By the 1990s, golf balls had become highly engineered products that were increasingly marketed. Golf ball makers began making balls for specific players at specific price points. While in the 1960s, say, there were cheap balls and expensive balls, there now is a whole range of ball prices and ball performance characteristics.
The cheaper the ball, the less complex it will be and the more it will be geared for distance and durability. Cheaper balls are two-piece balls; the more expensive, high-performance balls are three-piece balls. In two-piece construction, a core is surrounded by a thin cover, which is usually harder than the cover on three-piece balls. The harder the cover, the less backspin is imparted on the ball. That lowers ball flight and allows for greater run-out when it hits the ground. The average player wants as much distance as he can get, both in yards and the number of holes he can play with a single ball.
Soft-covered three-piece balls spin faster, rise more quickly and don't run out as far at the end. But the soft cover allows talented players with superb short games to impart spin on the ball on approach shots coming into greens, which makes the ball check up more quickly and precisely. Soft-covered balls also have a better feel during putting.
Ball makers are trying to account for both talent and the conditions of ball launch. "There are three things that affect ball flight that can be influenced in that half millisecond of initial impact," says Tom Kennedy, the vice president of research and development for Spalding Sports Worldwide Inc. "They are launch angle [the degree of upward slope], the ball speed and the spin rate. Hard-cover balls have better distance because they launch high, but because of lower spin rate they don't climb as high. Soft-cover balls launch lower but climb higher because of higher spin rate."

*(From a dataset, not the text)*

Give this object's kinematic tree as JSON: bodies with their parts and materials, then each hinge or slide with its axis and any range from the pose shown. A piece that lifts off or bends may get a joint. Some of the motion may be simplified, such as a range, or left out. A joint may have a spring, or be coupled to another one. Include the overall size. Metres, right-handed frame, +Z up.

Poor players want all the distance they can get. Average players generally want more distance, but also some sort of feel around the green. Very good players aren't usually concerned that much with distance because they have high and consistent swing speeds. They can hit a soft-cover ball farther than other players hit a hard cover, so they are willing to trade distance for the feel that comes with soft covers on and around the greens.
The three-piece ball is a finely honed piece of technology. In introducing the Pro V1 ball, Titleist began to move away from the wound-ball technology of high-performance balls that had been hanging around for decades. The Pro V1, like virtually all high-performance balls, is of three-piece construction with a poly-butadiene core (synthetic rubber) surrounded by an inner layer that is in turn surrounded by the cover. The core of the Pro V1 is 1.55 inches in diameter. Around that goes a .035-inch boundary layer (or mantel) of ionomer resin (known by the trade name Surlyn). The cover is .030 of an inch of thermal-set eurethane.

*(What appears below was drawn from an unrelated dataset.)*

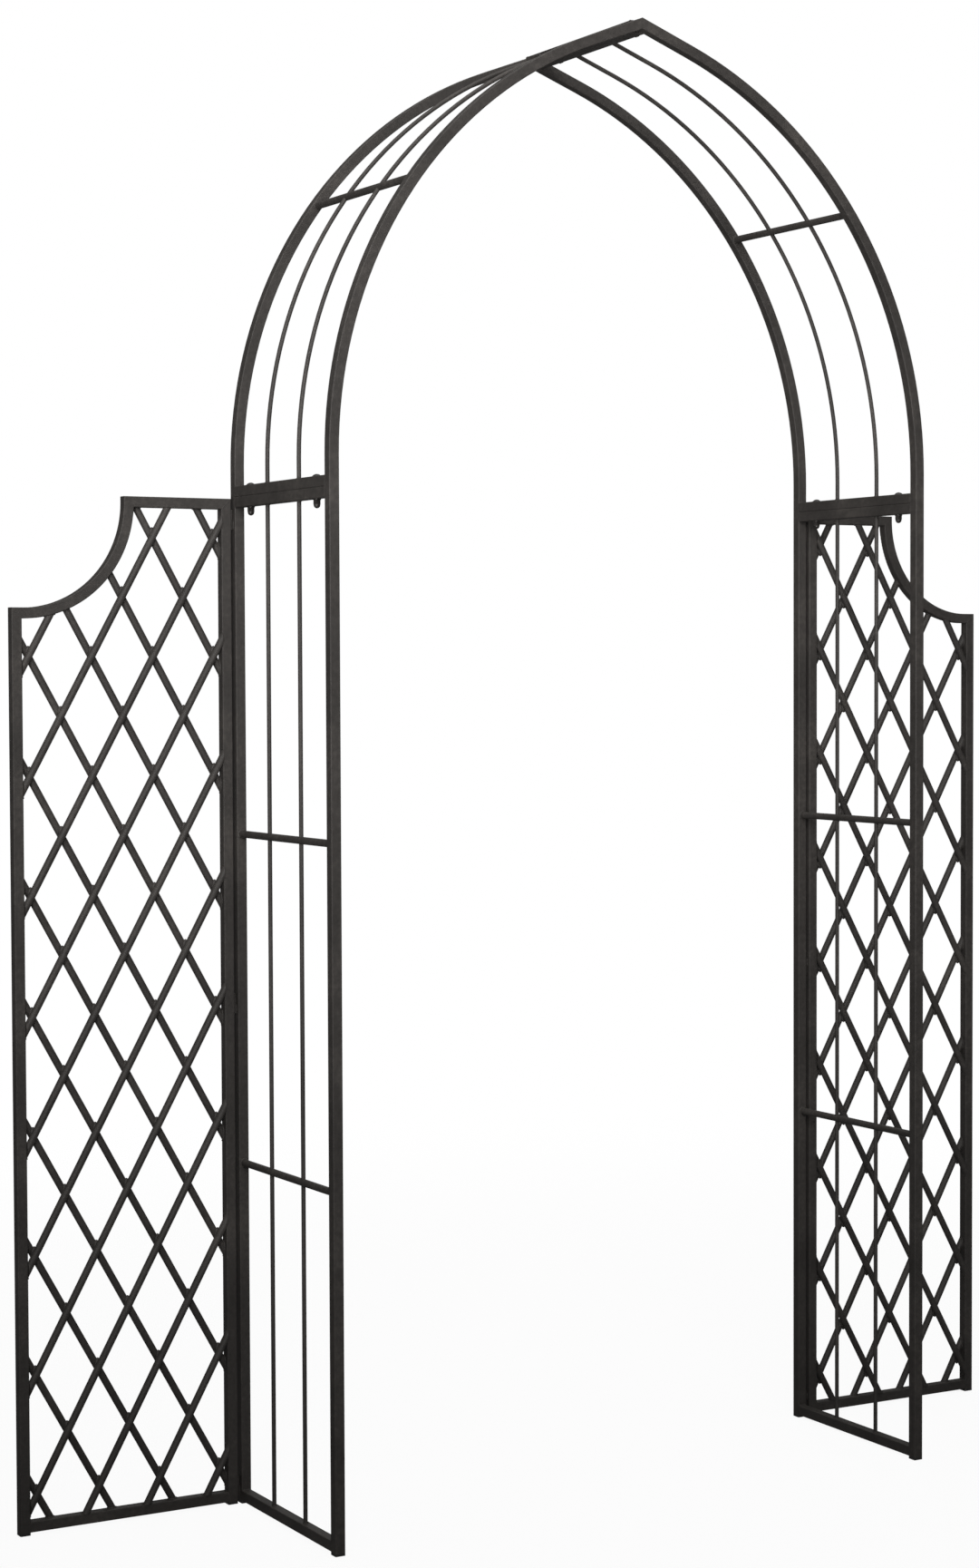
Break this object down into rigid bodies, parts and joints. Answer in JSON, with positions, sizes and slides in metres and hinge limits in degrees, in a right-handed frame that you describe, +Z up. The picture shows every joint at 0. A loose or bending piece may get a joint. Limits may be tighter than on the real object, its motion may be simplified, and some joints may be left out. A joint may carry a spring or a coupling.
{
  "type": "garden trellis arch",
  "caption": "Free-standing square-tube garden arch with ladder-like sides, a pointed curved top and hinged lattice wings with scalloped shoulders.",
  "frame": {"origin": "bottom centre of the bounding box, on the ground in the middle of the passage", "axes": "+Z up, +Y to the back, where the wings hang, +X across the passage to the right as seen from the front"},
  "size_m": [1.7642, 0.338, 2.2387],
  "materials": {
    "bronze_paint": "satin dark bronze paint",
    "dark_fastener_steel": "satin black-brown coated steel",
    "black_plastic": "matt black moulded plastic"
  },
  "bodies": {
    "frame": {"left_rear_post": "bronze_paint", "left_front_post": "bronze_paint", "left_bottom_bar": "bronze_paint", "left_top_bar": "bronze_paint", "left_lower_crossbar": "bronze_paint", "left_upper_crossbar": "bronze_paint", "left_rear_rod": "bronze_paint", "left_front_rod": "bronze_paint", "left_side_plugs": "black_plastic", "right_rear_post": "bronze_paint", "right_front_post": "bronze_paint", "right_bottom_bar": "bronze_paint", "right_top_bar": "bronze_paint", "right_lower_crossbar": "bronze_paint", "right_upper_crossbar": "bronze_paint", "right_rear_rod": "bronze_paint", "right_front_rod": "bronze_paint", "right_side_plugs": "black_plastic", "left_rear_rib": "bronze_paint", "left_front_rib": "bronze_paint", "left_base_bar": "bronze_paint", "left_ridge_bar": "bronze_paint", "left_arch_crossbar": "bronze_paint", "left_arch_rear_rod": "bronze_paint", "left_arch_front_rod": "bronze_paint", "right_rear_rib": "bronze_paint", "right_front_rib": "bronze_paint", "right_base_bar": "bronze_paint", "right_ridge_bar": "bronze_paint", "right_arch_crossbar": "bronze_paint", "right_arch_rear_rod": "bronze_paint", "right_arch_front_rod": "bronze_paint", "left_hinge_sockets": "bronze_paint", "left_hinge_pins": "dark_fastener_steel", "right_hinge_sockets": "bronze_paint", "right_hinge_pins": "dark_fastener_steel", "coach_bolts": "dark_fastener_steel", "bolt_washers": "dark_fastener_steel", "cap_nuts": "dark_fastener_steel"},
    "left_wing": {"left_wing_inner_post": "bronze_paint", "left_wing_outer_post": "bronze_paint", "left_wing_bottom_bar": "bronze_paint", "left_wing_top_bar": "bronze_paint", "left_wing_scallop": "bronze_paint", "left_wing_rising_bars": "bronze_paint", "left_wing_falling_bars": "bronze_paint", "left_wing_plugs": "black_plastic", "left_hinge_knuckles": "bronze_paint"},
    "right_wing": {"right_wing_inner_post": "bronze_paint", "right_wing_outer_post": "bronze_paint", "right_wing_bottom_bar": "bronze_paint", "right_wing_top_bar": "bronze_paint", "right_wing_scallop": "bronze_paint", "right_wing_rising_bars": "bronze_paint", "right_wing_falling_bars": "bronze_paint", "right_wing_plugs": "black_plastic", "right_hinge_knuckles": "bronze_paint"}
  },
  "joints": [
    {"name": "left_wing_hinge", "type": "hinge", "parent": "frame", "child": "left_wing", "pos_m": [-0.52905, 0.158, 0.765], "axis": [0, 0, 1], "range_deg": [-45, 45]},
    {"name": "right_wing_hinge", "type": "hinge", "parent": "frame", "child": "right_wing", "pos_m": [0.52905, 0.158, 0.765], "axis": [0, 0, 1], "range_deg": [-45, 45]}
  ]
}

"The Pro V1 was a major change for us," says Herb Boehm, the executive vice president and general manager of golf ball operations for Acushnet. "We were known for making balls with liquid-center cores that were wound with rubber bands. But the trend in golf ball development is against that type of construction. Our new ball [for 2002] will be a companion product to the Pro V1 rather than a new line. It's the Pro V1 Star. It has a very soft rubber center that reduces spin off the driver while producing longer and straighter flight. It has a very soft, very thin cover for performance around the green."
Golf balls today are right up against the USGA specifications. Since the initial velocity can't exceed 255 feet per second, the only way that manufacturers can achieve longer distance is through better aerodynamics, reducing drag and achieving optimum flight trajectories. There are still a few yards of wiggle room in the USGA's overall distance standard of 296.8 yards. And there are still a lot of golf balls to be consumed, which is why Callaway and Nike Co. got involved in the marketplace in the late 1990s.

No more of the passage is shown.